Thursday, July 2, 2015

Sing a Song of Sex (1967) - ES 21

I feel sorry for them... No politics, no panties, no oppression... So there's no other choice but to sing for them like this.

That line is spoken in Nagisa Oshima's Sing a Song of Sex by Otake, a relatively young college professor with deplorable professional boundaries. He's referring to the students he instructs, the young people of mid-1960s Japan, who in his judgment haven't eperienced quite enough hardship to give them the rigorous character and a genuine commitment to the class struggle he thinks they need. And the songs he feels obliged to sing to them, selections from an informal anthology of bawdy chants from different regions and eras of Japanese folk culture, are, as the film's title makes clear, all about sex. At least, on the surface, for as he goes on to elaborate, their erotic content has more to do with an expression of political resistance, the individual's ability to retain some degree of autonomy and self-determination in the midst of a highly collective, militaristic and conformist society.

Even though Otake's intentions in exposing, or one might even say deliberately corrupting, his students to the lustier aspects of adult life could be seen as honorable to a certain extent, insomuch as he seeks to enlighten them to realities they have yet to experience themselves, his delivery is flawed. His goal seems to be arousing his young consorts, a posse of four young men and four young women he's rounded up for a night on the town, to the point that they would begin acting out the lyrics of the songs he taught them later on in the evening, when they're left alone without supervision at the inn where he's rented rooms for them to spend the night. The wisdom he seeks to impart takes place in the midst of a drunken escapade that turns out to have fatal consequences for him after he falls asleep with a loose heater hose spilling carbon monoxide into his room, and a consequently traumatizing effect on the students. The women express their reaction through emotional outbursts, tears and wailing, upon discovering the professor has died, while the men are strangely impassive, detached and unsympathetic to either the girls in mourning or their deceased instructor.

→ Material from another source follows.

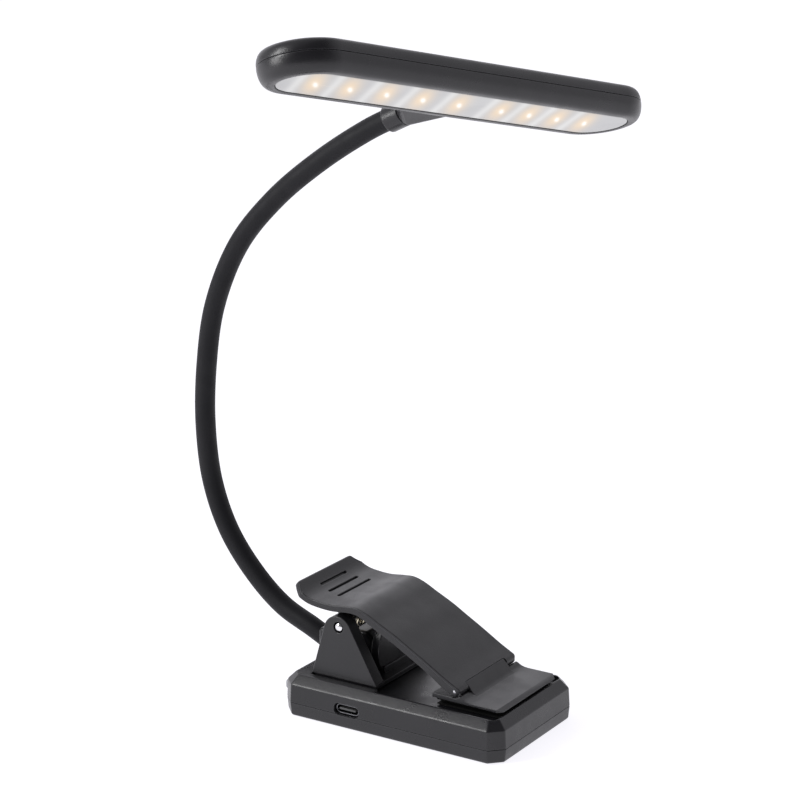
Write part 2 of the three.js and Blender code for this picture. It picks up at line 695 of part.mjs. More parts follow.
const toHead = (point) => point.clone().applyMatrix4(worldToHead);
const cableExit = new THREE.Vector3(-8, 0, 7.6).applyMatrix4(head.matrixWorld);
const cableInside = new THREE.Vector3(-13.2, 0, 7.2).applyMatrix4(head.matrixWorld);

// The lamp cable's whole route: board, bracket, neck, mount and head.
function cableRoute() {
  const points = [[-20.8, 0, 5.6], [-21, 0, 9], [-22, 0, 13], [-26, 0, 15.8], [-31, 0, 16.4]].map(vector);
  for (let i = 0; i <= 26; i += 1) points.push(neckCurve.getPointAt(i / 26));
  points.push(cableInside, cableExit);
  return new THREE.CatmullRomCurve3(points, false, 'centripetal');
}

// ---------- head pieces ----------
// The casing's outline past the lens: how far out it stands at a height above the lens face.
function casingRings(grow) {
  const steps = 4;
  const rings = [];
  for (let i = 0; i <= steps; i += 1) {
    const angle = (Math.PI / 2) * (i / steps);
    const offset = RIM + (HEAD_BULGE - RIM) * Math.sin(angle) ** CASING_FULLNESS;
    const z = HEAD_PARTING_Z * (1 - Math.cos(angle));
    rings.push([offset + grow, i === 0 ? z - grow : z]);
  }
  for (let i = 1; i <= steps; i += 1) {
    const angle = (Math.PI / 2) * (i / steps);
    const offset = HEAD_TOP_OFFSET + (HEAD_BULGE - HEAD_TOP_OFFSET) * Math.cos(angle) ** CASING_FULLNESS;
    const z = HEAD_PARTING_Z + (HEAD_THICKNESS - HEAD_PARTING_Z) * Math.sin(angle);
    rings.push([offset + grow, i === steps ? z + grow : z]);
  }
  return rings.map(([offset, z]) => lensRing(offset, z));
}

const casing = (grow) => loft(casingRings(grow));
const slab = (z0, z1) => box([-40, 40], [-100, 100], [z0, z1]);

// The hole for the lamp cable from a point on the neck's line into the casing.
function cableHoleFrom(...starts) {
  const route = new THREE.CatmullRomCurve3([...starts, cableInside, cableExit].map(toHead));
  return sweep(route, CABLE_HOLE_RADIUS, 0, 8, 4);
}

const cableHoleInHead = () => cableHoleFrom(neckCurve.getPointAt(1));

function headBottomShell() {
  const lower = common(casing(0), slab(-1, HEAD_PARTING_Z - GAP / 2));
  const window = loft([lensRing(GAP, -2), lensRing(GAP, 2.4)]);
  const cavity = loft([
    lensRing(-1, 2.2),
    lensRing(HEAD_BULGE - HEAD_WALL - 1, 4.6),
    lensRing(HEAD_BULGE - HEAD_WALL, 12),
  ]);
  return cut(lower, window, cavity, cableHoleInHead());
}

function headTopShell() {
  const upper = common(casing(0), slab(HEAD_PARTING_Z + GAP / 2, 20));
  const cavity = loft([
    lensRing(HEAD_BULGE - HEAD_WALL, 2),
    lensRing(HEAD_BULGE - HEAD_WALL, HEAD_PARTING_Z + 0.8),
    lensRing(HEAD_TOP_OFFSET - HEAD_WALL, HEAD_THICKNESS - HEAD_WALL),
  ]);
  return cut(upper, cavity, cableHoleInHead());
}

const LED_BOARD_Z = [4.9, 5.9];
const LED_Z = [3.8, LED_BOARD_Z[0] - GAP];
const LENS_Z = [0.15, 0.5, 2.0]; // face, end of the edge's chamfer, back

function addHead() {
  addTo(head, 'head_bottom_shell', headBottomShell(), casingPlastic);
  addTo(head, 'head_top_shell', headTopShell(), casingPlastic);
  const [faceZ, edgeZ, backZ] = LENS_Z;
  const lens = loft([lensRing(-0.3, faceZ), lensRing(0, edgeZ), lensRing(0, backZ)]);
  addTo(head, 'diffuser_lens', lens, lensPlastic);
  const board = loft(LED_BOARD_Z.map((z) => lensRing(0.6, z)));
  addTo(head, 'led_board', board, boardWhite);
  const half = LED_SIZE / 2;
  LED_POSITIONS.forEach((y, i) => {
    const led = box([LED_ROW_X - half, LED_ROW_X + half], [y - half, y + half], LED_Z);
    addTo(head, `led_${i + 1}`, led, ledPhosphor);
  });
}

// ---------- collar and mount between neck and head ----------
const COLLAR_RADIUS = 4.4;
const COLLAR_LENGTH = 6.4;
const MOUNT_HALF_WIDTH = 13; // the mount where it meets the casing, in the head's own frame
const MOUNT_Z = [2.2, 8.2];

function ringAlong(point, tangent, radius, count = 14) {
  const side = new THREE.Vector3(0, 1, 0);
  const up = new THREE.Vector3().crossVectors(tangent, side).normalize();
  const ring = [];
  for (let i = 0; i < count; i += 1) {
    const angle = (2 * Math.PI * i) / count;
    const across = point.clone().addScaledVector(side, radius * Math.cos(angle));
    ring.push(across.addScaledVector(up, radius * Math.sin(angle)));
  }
  return ring;
}

function addMount() {
  const tangent = neckCurve.getTangentAt(1);
  const collarStart = neckCurve.getPointAt(1).addScaledVector(tangent, -5);
  const beyond = (distance) => collarStart.clone().addScaledVector(tangent, distance);
  const ring = (distance, radius, count) => ringAlong(beyond(distance), tangent, radius, count);
  const collarBody = new ConvexGeometry([
    ...ring(0, COLLAR_RADIUS - 0.5, 16),
    ...ring(0.6, COLLAR_RADIUS, 16),
    ...ring(COLLAR_LENGTH, COLLAR_RADIUS, 16),
  ]);
  const bore = (end, radius, sides) => new ConvexGeometry([...ring(-3, radius, sides), ...ring(end, radius, sides)]);
  const sleeveBore = bore(5, NECK_RADIUS + GAP, 12);
  const cableBore = bore(12, CABLE_HOLE_RADIUS, 8);
  add('neck_collar', cut(collarBody, sleeveBore, cableBore), casingPlastic);

  const flare = [];
  for (const y of [-MOUNT_HALF_WIDTH, MOUNT_HALF_WIDTH]) {
    for (const z of MOUNT_Z) flare.push(new THREE.Vector3(-13.5, y, z));
  }
  const near = ring(COLLAR_LENGTH + GAP, COLLAR_RADIUS, 16).map(toHead);
  const wedge = new ConvexGeometry([...near, ...flare]);
  const mount = cut(wedge, casing(GAP), cableHoleFrom(beyond(0), beyond(COLLAR_LENGTH + GAP)));
  addTo(head, 'head_mount', mount, casingPlastic);
}

// ---------- assembly ----------
function addBase() {
  add('base_bottom_shell', baseBottomShell(), casingPlastic);
  add('base_top_shell', baseTopShell(), casingPlastic);
  SCREW_SPOTS.forEach(([x, y], i) => add(`base_screw_${i + 1}`, screw(x, y, 8.5), screwSteel));
  BRACKET_SCREW_SPOTS.forEach(([x, y], i) => add(`bracket_screw_${i + 1}`, screw(x, y, 14.2), screwSteel));

  let board = box(...CIRCUIT_BOARD);
  for (const [x, y] of [...SCREW_SPOTS, ...BRACKET_SCREW_SPOTS]) {
    board = cut(board, cylinderZ(POST_RADIUS + GAP, x, y, [3, 5], 14));
  }
  add('base_circuit_board', board, boardGreen);
  add('battery_cell', box(...BATTERY), cellFoil);
  BATTERY_LEAD_Y.forEach((y, i) => {
    const lead = new THREE.CatmullRomCurve3(BATTERY_LEAD.map(([x, z]) => new THREE.Vector3(x, y, z)));
    add(`battery_lead_${i + 1}`, sweep(lead, BATTERY_LEAD_RADIUS, 0, 8, 1.2), copperLead);
  });

  const shellY = [USB_MOUTH_Y, USB_MOUTH_Y + USB_DEPTH];
  const usbShell = cut(
    usbOutline(USB_HALF_WIDTH, USB_HALF_HEIGHT, shellY),
    usbOutline(USB_HALF_WIDTH - USB_SHEET, USB_HALF_HEIGHT - USB_SHEET, [shellY[0] - 1, shellY[1] - 0.8]),
  );
  add('usb_c_shell', usbShell, pinSteel);
  const tongueX = [USB_X - USB_TONGUE[0], USB_X + USB_TONGUE[0]];
  const tongueZ = [USB_Z - USB_TONGUE[1], USB_Z + USB_TONGUE[1]];
  add('usb_c_tongue', box(tongueX, [USB_MOUTH_Y + 0.7, shellY[1] - 1.1], tongueZ), padRubber);

  const cap = box([BUTTON_OUT_X, -40], BUTTON_Y, BUTTON_Z);
  const flangeY = [BUTTON_Y[0] - BUTTON_FLANGE, BUTTON_Y[1] + BUTTON_FLANGE];
  const flange = box([-40.1, BUTTON_INNER_X], flangeY, [BUTTON_Z[0], BUTTON_Z[1] + BUTTON_FLANGE]);
  add('power_button', join(cap, flange), buttonPlastic);
  const switchX = [BUTTON_INNER_X + BUTTON_TRAVEL + 0.2, -35.2];
  add('button_switch', box(switchX, [-16.7, -12.4], [CIRCUIT_BOARD[2][1] + GAP, 8.8]), padRubber);
}

function addClip() {
  const neckHole = neckPart(0, 0.2, NECK_RADIUS + 0.3, 0, 12);
  const cableHole = sweep(cableRoute(), CABLE_HOLE_RADIUS, 0, 8, 4);
  add('clip_bracket', clipBracket(neckHole, cableHole), clipPlastic);
  add('hinge_pin', hingePin(), pinSteel);
  add('torsion_spring', torsionSpring(), springSteel);
  add('clip_lever', clipLever(), clipPlastic);
  add('jaw_plate', jawPlate(), clipPlastic);
  const jawPinHalf = LEVER_HALF_WIDTH + 0.2;
  const jawPin = cylinderY(JAW_PIN_RADIUS, JAW_PIN_X, JAW_PIN_Z, [-jawPinHalf, jawPinHalf], 12);
  add('jaw_pin', jawPin, pinSteel);
  add('upper_jaw_pad', ribbedPad(UPPER_PAD), padRubber);
  add('lower_jaw_pad', ribbedPad(LOWER_PAD), padRubber);
}

addBase();
addClip();
addNeck();
add('lamp_cable', sweep(cableRoute(), CABLE_RADIUS, 0, 8, 6), padRubber);
addMount();
addHead();

export default lamp;
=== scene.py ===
import math
from bisect import bisect_right
from itertools import accumulate

import bpy
from mathutils import Matrix, Vector


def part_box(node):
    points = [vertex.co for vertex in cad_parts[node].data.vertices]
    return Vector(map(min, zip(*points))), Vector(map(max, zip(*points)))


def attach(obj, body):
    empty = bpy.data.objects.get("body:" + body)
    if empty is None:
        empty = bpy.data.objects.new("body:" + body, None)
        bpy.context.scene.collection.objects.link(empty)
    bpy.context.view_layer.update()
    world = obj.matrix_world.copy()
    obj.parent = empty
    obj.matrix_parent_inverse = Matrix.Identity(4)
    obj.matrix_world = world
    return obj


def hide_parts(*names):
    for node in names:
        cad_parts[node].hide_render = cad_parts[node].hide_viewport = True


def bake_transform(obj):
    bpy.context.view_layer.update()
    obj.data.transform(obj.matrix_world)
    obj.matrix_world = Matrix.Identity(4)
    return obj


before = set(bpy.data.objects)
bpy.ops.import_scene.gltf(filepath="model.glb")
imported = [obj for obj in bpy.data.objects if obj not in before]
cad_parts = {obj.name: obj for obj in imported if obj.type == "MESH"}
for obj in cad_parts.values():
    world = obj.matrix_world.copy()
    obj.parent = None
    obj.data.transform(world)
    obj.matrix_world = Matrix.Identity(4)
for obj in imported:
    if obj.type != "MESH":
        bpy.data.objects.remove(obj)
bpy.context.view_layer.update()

# A clip-on reading lamp around its CAD frame. Lengths are metres, and MM turns millimetres into them.
MM = 0.001


def mm(points):
    """Points whose coordinates are given in millimetres."""
    return [tuple(value * MM for value in point) for point in points]


def centre(node):
    low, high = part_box(node)
    return (low + high) / 2


# ----- the camera -----
CAMERA_PLACE = Vector((412.606, -658.004, 328.287)) * MM
CAMERA_AZIMUTH = math.radians(32.73)
CAMERA_PITCH = math.radians(15.76)
CAMERA_ROLL = math.radians(-0.326)
CAMERA_LENS = 112.5


def make_camera():
    data = bpy.data.cameras.new("camera")
    data.lens = CAMERA_LENS
    data.sensor_width = 36
    data.clip_start = 0.01
    camera = bpy.data.objects.new("camera", data)
    turn = Matrix.Rotation(CAMERA_AZIMUTH, 4, "Z") @ Matrix.Rotation(math.pi / 2 - CAMERA_PITCH, 4, "X")
    camera.matrix_world = Matrix.Translation(CAMERA_PLACE) @ turn @ Matrix.Rotation(CAMERA_ROLL, 4, "Z")
    bpy.context.scene.collection.objects.link(camera)
    bpy.context.scene.camera = camera


# ----- mesh helpers -----
def mesh_object(name, points, faces):
    mesh = bpy.data.meshes.new(name)
    mesh.from_pydata([tuple(p) for p in points], [], faces)
    mesh.update()
    thing = bpy.data.objects.new(name, mesh)
    bpy.context.scene.collection.objects.link(thing)
    return thing


def loft(name, rings, loop=False):
    """A closed skin through rings of as many points each; it is capped, or joins up with itself."""
    count = len(rings[0])
    spans = len(rings) if loop else len(rings) - 1
    faces = []
    for i in range(spans):
        a, b = i * count, (i + 1) % len(rings) * count
        faces += [(a + j, a + (j + 1) % count, b + (j + 1) % count, b + j) for j in range(count)]
    if not loop:
        faces.append(tuple(reversed(range(count))))
        faces.append(tuple(range((len(rings) - 1) * count, len(rings) * count)))
    thing = mesh_object(name, [p for ring in rings for p in ring], faces)
    if signed_volume(thing.data) < 0:
        thing.data.flip_normals()
    return thing


def signed_volume(mesh):
    mesh.calc_loop_triangles()
    triangles = [[mesh.vertices[i].co for i in triangle.vertices] for triangle in mesh.loop_triangles]
    return sum(a.dot(b.cross(c)) for a, b, c in triangles)


def freeze(thing):
    """The mesh that the modifiers make becomes the object's own."""
    graph = bpy.context.evaluated_depsgraph_get()
    mesh = bpy.data.meshes.new_from_object(thing.evaluated_get(graph))
    thing.modifiers.clear()
    thing.data = mesh


def combine(thing, others, operation):
    for other in others:
        modifier = thing.modifiers.new("boolean", "BOOLEAN")
        modifier.operation = operation
        modifier.solver = "MANIFOLD"
        modifier.object = other
        freeze(thing)
        bpy.data.objects.remove(other)
    return thing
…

At the time he made Sing a Song of Sex, Nagisa Oshima was at the very forefront of the ranks of idea-driven, formally experimental and innovative directors working anywhere in world cinema. His previous film, Violence at Noon, was filmed in black and white and assembled from thousands of very short, quickly cut snippets to tell a story based on a real life serial killer and rapist who terrorized Japan in the 1950s. Here, he continues his intense, and frankly unsettling, focus on the minds and behaviors of rapists, even though here the portrayal has a more surreal and imaginary feel to it. After presenting the makings of a procedural examination of a man's death and the circumstances that led up to it, Oshima leaves the professor's demise behind and turns his focus to the four disaffected young men who memorized the song their teacher-mentor taught them on the last night of his life. The lyrics, which constitute a catalog of sorts of different circumstances and techniques for engaging in sexual activity, are applied to their own pursuit of a pretty female student they know only as "Number 469" based on the seat she occupied in the lecture hall where they had completed their exams earlier that day.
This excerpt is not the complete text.